Job =
Each line below should be quoted exactly, please.
_ _ _ _
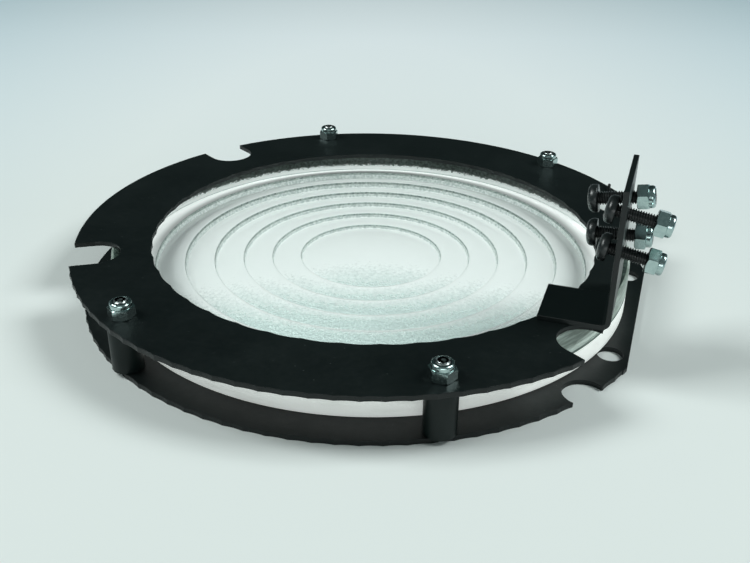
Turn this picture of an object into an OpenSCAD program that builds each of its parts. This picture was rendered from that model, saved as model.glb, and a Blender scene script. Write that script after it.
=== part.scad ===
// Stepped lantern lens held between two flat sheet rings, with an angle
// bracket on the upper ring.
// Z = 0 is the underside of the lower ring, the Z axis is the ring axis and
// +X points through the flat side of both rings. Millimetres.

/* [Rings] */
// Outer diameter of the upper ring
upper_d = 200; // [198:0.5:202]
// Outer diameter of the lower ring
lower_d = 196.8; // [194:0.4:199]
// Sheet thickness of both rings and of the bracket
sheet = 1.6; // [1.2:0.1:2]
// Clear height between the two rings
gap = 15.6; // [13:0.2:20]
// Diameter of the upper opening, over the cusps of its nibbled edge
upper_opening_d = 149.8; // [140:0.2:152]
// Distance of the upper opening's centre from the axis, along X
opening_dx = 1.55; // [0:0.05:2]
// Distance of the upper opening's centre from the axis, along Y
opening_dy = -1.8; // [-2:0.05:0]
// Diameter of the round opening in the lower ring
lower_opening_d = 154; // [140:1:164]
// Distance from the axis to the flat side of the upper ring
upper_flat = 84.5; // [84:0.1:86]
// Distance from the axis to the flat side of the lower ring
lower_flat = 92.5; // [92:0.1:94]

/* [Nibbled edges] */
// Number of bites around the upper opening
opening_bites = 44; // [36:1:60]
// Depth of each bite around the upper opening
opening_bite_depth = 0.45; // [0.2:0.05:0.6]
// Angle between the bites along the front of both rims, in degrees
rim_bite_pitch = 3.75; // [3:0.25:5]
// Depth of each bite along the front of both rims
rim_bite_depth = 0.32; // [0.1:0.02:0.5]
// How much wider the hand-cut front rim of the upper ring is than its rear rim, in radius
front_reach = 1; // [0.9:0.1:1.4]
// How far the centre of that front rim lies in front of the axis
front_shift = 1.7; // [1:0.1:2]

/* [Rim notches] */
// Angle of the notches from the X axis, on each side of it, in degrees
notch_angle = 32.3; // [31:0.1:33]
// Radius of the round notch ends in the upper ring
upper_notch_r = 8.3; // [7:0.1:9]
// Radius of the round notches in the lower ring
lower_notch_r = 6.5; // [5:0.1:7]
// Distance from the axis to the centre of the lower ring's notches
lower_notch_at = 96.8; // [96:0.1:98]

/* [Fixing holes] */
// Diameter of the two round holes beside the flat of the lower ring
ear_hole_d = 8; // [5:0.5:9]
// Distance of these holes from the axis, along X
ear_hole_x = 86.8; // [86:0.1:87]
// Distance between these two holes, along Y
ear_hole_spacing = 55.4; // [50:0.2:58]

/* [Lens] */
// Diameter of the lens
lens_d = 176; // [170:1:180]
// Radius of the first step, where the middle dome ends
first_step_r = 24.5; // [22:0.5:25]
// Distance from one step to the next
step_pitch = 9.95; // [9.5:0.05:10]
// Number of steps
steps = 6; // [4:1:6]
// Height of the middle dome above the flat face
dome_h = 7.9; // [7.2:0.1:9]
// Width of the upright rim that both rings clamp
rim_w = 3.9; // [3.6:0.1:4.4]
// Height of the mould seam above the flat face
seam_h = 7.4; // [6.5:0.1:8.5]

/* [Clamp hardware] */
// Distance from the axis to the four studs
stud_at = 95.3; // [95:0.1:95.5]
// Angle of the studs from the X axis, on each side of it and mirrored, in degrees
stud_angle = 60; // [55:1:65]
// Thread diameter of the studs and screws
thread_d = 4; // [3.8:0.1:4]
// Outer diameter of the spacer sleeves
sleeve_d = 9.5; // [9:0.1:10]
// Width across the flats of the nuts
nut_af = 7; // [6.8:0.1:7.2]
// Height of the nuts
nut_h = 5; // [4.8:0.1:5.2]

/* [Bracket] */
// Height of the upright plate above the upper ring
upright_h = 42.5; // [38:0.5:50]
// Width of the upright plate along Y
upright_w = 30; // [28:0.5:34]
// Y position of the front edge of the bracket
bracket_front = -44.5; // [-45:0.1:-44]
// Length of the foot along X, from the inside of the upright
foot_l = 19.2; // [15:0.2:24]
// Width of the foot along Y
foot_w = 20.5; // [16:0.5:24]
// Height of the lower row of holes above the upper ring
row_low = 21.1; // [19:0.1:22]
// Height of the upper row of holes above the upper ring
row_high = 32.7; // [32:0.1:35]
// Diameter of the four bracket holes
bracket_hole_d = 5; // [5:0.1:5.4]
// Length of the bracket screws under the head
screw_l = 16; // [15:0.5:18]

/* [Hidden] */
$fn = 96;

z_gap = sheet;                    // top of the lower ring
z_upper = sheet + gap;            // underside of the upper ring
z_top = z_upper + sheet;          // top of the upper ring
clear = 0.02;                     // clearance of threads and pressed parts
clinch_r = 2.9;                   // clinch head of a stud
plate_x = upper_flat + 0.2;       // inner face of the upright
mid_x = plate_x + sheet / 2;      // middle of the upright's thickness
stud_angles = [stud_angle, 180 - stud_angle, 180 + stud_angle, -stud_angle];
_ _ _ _
Solution below =
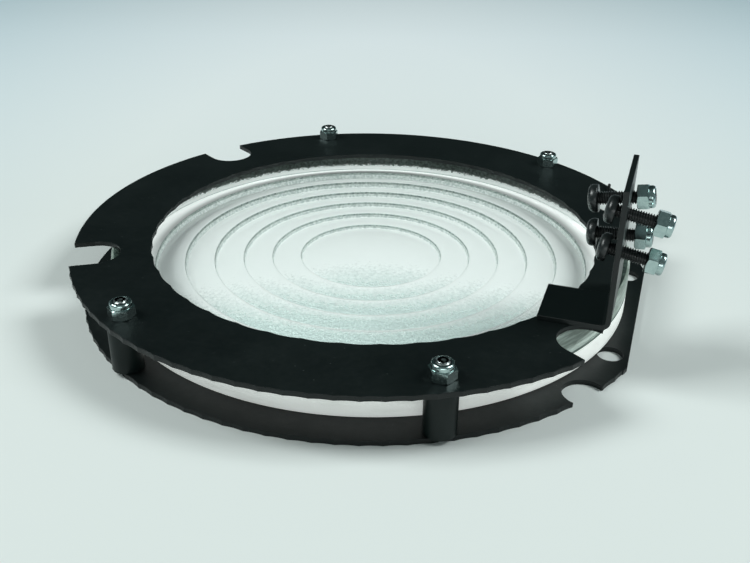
Turn this picture of an object into an OpenSCAD program that builds each of its parts. This picture was rendered from that model, saved as model.glb, and a Blender scene script. Write that script after it.
=== part.scad ===
// Stepped lantern lens held between two flat sheet rings, with an angle
// bracket on the upper ring.
// Z = 0 is the underside of the lower ring, the Z axis is the ring axis and
// +X points through the flat side of both rings. Millimetres.

/* [Rings] */
// Outer diameter of the upper ring
upper_d = 200; // [198:0.5:202]
// Outer diameter of the lower ring
lower_d = 196.8; // [194:0.4:199]
// Sheet thickness of both rings and of the bracket
sheet = 1.6; // [1.2:0.1:2]
// Clear height between the two rings
gap = 15.6; // [13:0.2:20]
// Diameter of the upper opening, over the cusps of its nibbled edge
upper_opening_d = 149.8; // [140:0.2:152]
// Distance of the upper opening's centre from the axis, along X
opening_dx = 1.55; // [0:0.05:2]
// Distance of the upper opening's centre from the axis, along Y
opening_dy = -1.8; // [-2:0.05:0]
// Diameter of the round opening in the lower ring
lower_opening_d = 154; // [140:1:164]
// Distance from the axis to the flat side of the upper ring
upper_flat = 84.5; // [84:0.1:86]
// Distance from the axis to the flat side of the lower ring
lower_flat = 92.5; // [92:0.1:94]

/* [Nibbled edges] */
// Number of bites around the upper opening
opening_bites = 44; // [36:1:60]
// Depth of each bite around the upper opening
opening_bite_depth = 0.45; // [0.2:0.05:0.6]
// Angle between the bites along the front of both rims, in degrees
rim_bite_pitch = 3.75; // [3:0.25:5]
// Depth of each bite along the front of both rims
rim_bite_depth = 0.32; // [0.1:0.02:0.5]
// How much wider the hand-cut front rim of the upper ring is than its rear rim, in radius
front_reach = 1; // [0.9:0.1:1.4]
// How far the centre of that front rim lies in front of the axis
front_shift = 1.7; // [1:0.1:2]

/* [Rim notches] */
// Angle of the notches from the X axis, on each side of it, in degrees
notch_angle = 32.3; // [31:0.1:33]
// Radius of the round notch ends in the upper ring
upper_notch_r = 8.3; // [7:0.1:9]
// Radius of the round notches in the lower ring
lower_notch_r = 6.5; // [5:0.1:7]
// Distance from the axis to the centre of the lower ring's notches
lower_notch_at = 96.8; // [96:0.1:98]

/* [Fixing holes] */
// Diameter of the two round holes beside the flat of the lower ring
ear_hole_d = 8; // [5:0.5:9]
// Distance of these holes from the axis, along X
ear_hole_x = 86.8; // [86:0.1:87]
// Distance between these two holes, along Y
ear_hole_spacing = 55.4; // [50:0.2:58]

/* [Lens] */
// Diameter of the lens
lens_d = 176; // [170:1:180]
// Radius of the first step, where the middle dome ends
first_step_r = 24.5; // [22:0.5:25]
// Distance from one step to the next
step_pitch = 9.95; // [9.5:0.05:10]
// Number of steps
steps = 6; // [4:1:6]
// Height of the middle dome above the flat face
dome_h = 7.9; // [7.2:0.1:9]
// Width of the upright rim that both rings clamp
rim_w = 3.9; // [3.6:0.1:4.4]
// Height of the mould seam above the flat face
seam_h = 7.4; // [6.5:0.1:8.5]

/* [Clamp hardware] */
// Distance from the axis to the four studs
stud_at = 95.3; // [95:0.1:95.5]
// Angle of the studs from the X axis, on each side of it and mirrored, in degrees
stud_angle = 60; // [55:1:65]
// Thread diameter of the studs and screws
thread_d = 4; // [3.8:0.1:4]
// Outer diameter of the spacer sleeves
sleeve_d = 9.5; // [9:0.1:10]
// Width across the flats of the nuts
nut_af = 7; // [6.8:0.1:7.2]
// Height of the nuts
nut_h = 5; // [4.8:0.1:5.2]

/* [Bracket] */
// Height of the upright plate above the upper ring
upright_h = 42.5; // [38:0.5:50]
// Width of the upright plate along Y
upright_w = 30; // [28:0.5:34]
// Y position of the front edge of the bracket
bracket_front = -44.5; // [-45:0.1:-44]
// Length of the foot along X, from the inside of the upright
foot_l = 19.2; // [15:0.2:24]
// Width of the foot along Y
foot_w = 20.5; // [16:0.5:24]
// Height of the lower row of holes above the upper ring
row_low = 21.1; // [19:0.1:22]
// Height of the upper row of holes above the upper ring
row_high = 32.7; // [32:0.1:35]
// Diameter of the four bracket holes
bracket_hole_d = 5; // [5:0.1:5.4]
// Length of the bracket screws under the head
screw_l = 16; // [15:0.5:18]

/* [Hidden] */
$fn = 96;

z_gap = sheet;                    // top of the lower ring
z_upper = sheet + gap;            // underside of the upper ring
z_top = z_upper + sheet;          // top of the upper ring
clear = 0.02;                     // clearance of threads and pressed parts
clinch_r = 2.9;                   // clinch head of a stud
plate_x = upper_flat + 0.2;       // inner face of the upright
mid_x = plate_x + sheet / 2;      // middle of the upright's thickness
stud_angles = [stud_angle, 180 - stud_angle, 180 + stud_angle, -stud_angle];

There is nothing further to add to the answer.